We’ve had a long term plan to put a wood burner in our
dining room’s empty fireplace. After abandoning ambitious plans to link one
with a new boiler and create an eco scheme that would dwarf the Eden Project,
we settled on a nice model from a supplier in Chipperfield. The sales woman was
quiet, low pressure, informative and just very nice really. She booked us an
appointment with the installer, her husband Kev.
Kev arrived one Saturday morning and you would have never
put the two together. He bounced in, flexing wide, tattooed biceps and a wider,
tombstone grin. He didn’t stop talking for half an hour. Loud, quickfire,
repetitive stuff about the width of the fireplace, the length of the flue and
the size of his family. Entertaining. He was a man’s man and spent twice as
long talking to me directly as he did Mrs A. I found myself involuntarily
imitating his style. “WELL YEAH, WE THOUGHT THE JOB COULD BE DONE, EASY LIKE.
NO PROBS. BUT THAT AIN’T ‘ALF A SMALL OPENING. SMALL HOUSES THESE VICTORIAN
TERRACE JOBS, YEAH.” Going with the flow, I could even feel my shoulders start
to roll.
So we await the builder later today to tell us the extent
and price of the fireplace widening.
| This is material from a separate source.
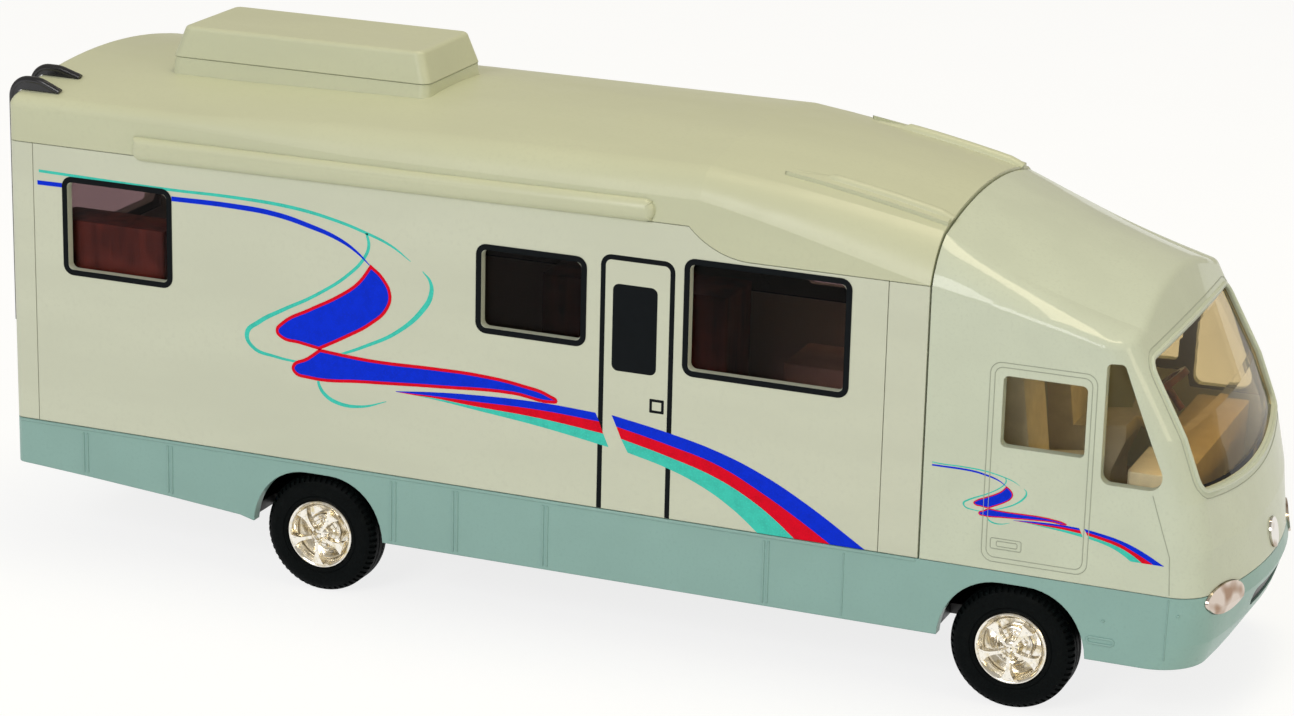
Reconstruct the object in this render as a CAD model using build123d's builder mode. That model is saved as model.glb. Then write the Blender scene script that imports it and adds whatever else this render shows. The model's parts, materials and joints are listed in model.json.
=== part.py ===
from build123d import *
import math
import os

os.makedirs("parts", exist_ok=True)

# A toy motorhome about 200 mm long: a painted cab and skirts, a plastic coach body
# with fitted side panels, and two axles whose wheels roll. Millimetres, +X is the
# front, +Y the driver's left, +Z up. The origin is under the middle of the toy.

# ---------------------------------------------------------------- driving sizes
LENGTH = 200.0            # ladder's back to the bumper's front
WIDTH = 54.0              # over the flat side walls
WHEELBASE = 112.0
FRONT_OVERHANG = 32.5     # bumper's front to the front axle
LADDER_DEPTH = 1.5        # ladder's back to the rear wall

SKIRT_BOTTOM_Z = 10.0
SKIRT_TOP_Z = 21.2        # where the skirts' colour meets the body
SEAM_LOW_Z = 62.4         # roof seam over the front of the coach
SEAM_HIGH_Z = 66.7        # roof seam over the rest of the coach
ROOF_TOP_Z = 77.1         # crown of the roof

SKIRT_WALL = 1.8
CAB_WALL = 1.6
ROOF_WALL = 1.8
PANEL_THICKNESS = 1.4     # side panel with the windows
LIP_THICKNESS = 0.8       # ledge of the frame that the panel seats on
LIP_WIDTH = 0.9
REAR_WALL = 2.0
GLASS_THICKNESS = 0.8
SEAM_GAP = 0.1            # between fixed pieces that meet
GROOVE = 0.3              # the wider groove between cab and coach
REAR_CORNER = 1.5         # rounding of the upright rear corners
OVER = 1.0                # a cut runs this far past the surface it opens
REACH = 2 * LENGTH        # long enough to cut right through the toy

HALF_WIDTH = WIDTH / 2
NOSE_X = LENGTH / 2
LADDER_BACK_X = -LENGTH / 2
REAR_X = LADDER_BACK_X + LADDER_DEPTH
FRONT_AXLE_X = NOSE_X - FRONT_OVERHANG
REAR_AXLE_X = FRONT_AXLE_X - WHEELBASE
CAB_REAR_X = FRONT_AXLE_X - 14.4 + GROOVE / 2
COACH_FRONT_X = CAB_REAR_X - GROOVE
FRAME_WALL = PANEL_THICKNESS + LIP_THICKNESS
COACH_INNER_Y = HALF_WIDTH - FRAME_WALL
CAB_INNER_Y = HALF_WIDTH - CAB_WALL
BODY_BOTTOM_Z = SKIRT_TOP_Z + SEAM_GAP

# ---------------------------------------------------------------- wheels, axles
TYRE_RADIUS = 9.4
TYRE_WIDTH = 6.0
RIM_RADIUS = 5.5
AXLE_RADIUS = 1.0
FIT_GAP = 0.02            # tyre on rim and rim on axle
BEARING_GAP = 0.05
END_PLAY = 0.3            # wheel hub to bearing
WHEEL_INSET = 0.4         # tyre's outer face inside the side wall
WHEEL_FACE_Y = HALF_WIDTH - WHEEL_INSET
HUB_Z = TYRE_RADIUS
RIM_DEPTH = TYRE_WIDTH - END_PLAY
AXLE_END_DEPTH = 1.85     # axle's end behind the wheel's outer face
BEARING_OUTER_Y = WHEEL_FACE_Y - RIM_DEPTH - END_PLAY
BEARING_LENGTH = 3.2
ARCH_RADIUS = TYRE_RADIUS + 1.8
ARCH_TOP_Z = 2 * TYRE_RADIUS + 0.7      # the arches are flattened over the tyres
ARCH_ROUND = 9.0          # where an arch meets its flat top

AXLES = {"front": FRONT_AXLE_X, "rear": REAR_AXLE_X}
SIDES = {"right": -1, "left": 1}


def outward(x, side, y, z):
    """Plane on one side of the toy: local X is forward, local Z points outwards."""
    return Plane(origin=(x, side * y, z), x_dir=(1, 0, 0), z_dir=(0, side, 0))


# ---------------------------------------------------------------- outer forms
# The nose as level outlines: flat sides, a bowed front and round corners between.
# Columns: height, then behind the bumper's front the sharp corner and the middle of
# the bow, and the corner's radius.
NOSE_LEVELS = [
    # z, corner, middle, radius
    (SKIRT_BOTTOM_Z, 6.1, 4.3, 7.6),
    (14.0, 5.3, 1.7, 6.8),
    (19.0, 5.4, 0.0, 5.9),
    (21.6, 6.0, 0.5, 5.7),
    (28.0, 5.9, 1.8, 5.7),
    (35.0, 7.0, 4.2, 5.5),
    (44.0, 10.4, 8.3, 4.9),
    (54.0, 15.9, 14.0, 4.9),
    (65.0, 21.7, 19.7, 4.9),
    (76.0, 27.4, 25.2, 4.9),
]
SKIRT_LEVELS = NOSE_LEVELS[:4]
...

Potential for this to be the death knell
of another project. Is nothing easy? Hope he arrives after the 2.15 from
Exeter. Haldon Gold Cup. Special race. I wouldn’t want to miss another loser.
We also want some outside lighting for the expansive new
patio that beardy James has probably sold me. Can I get an electrician to look
at a job that’s less than a full house re-wiring? No. Anyone know a decent
sparky?
One with a few racing tips would be especially welcome.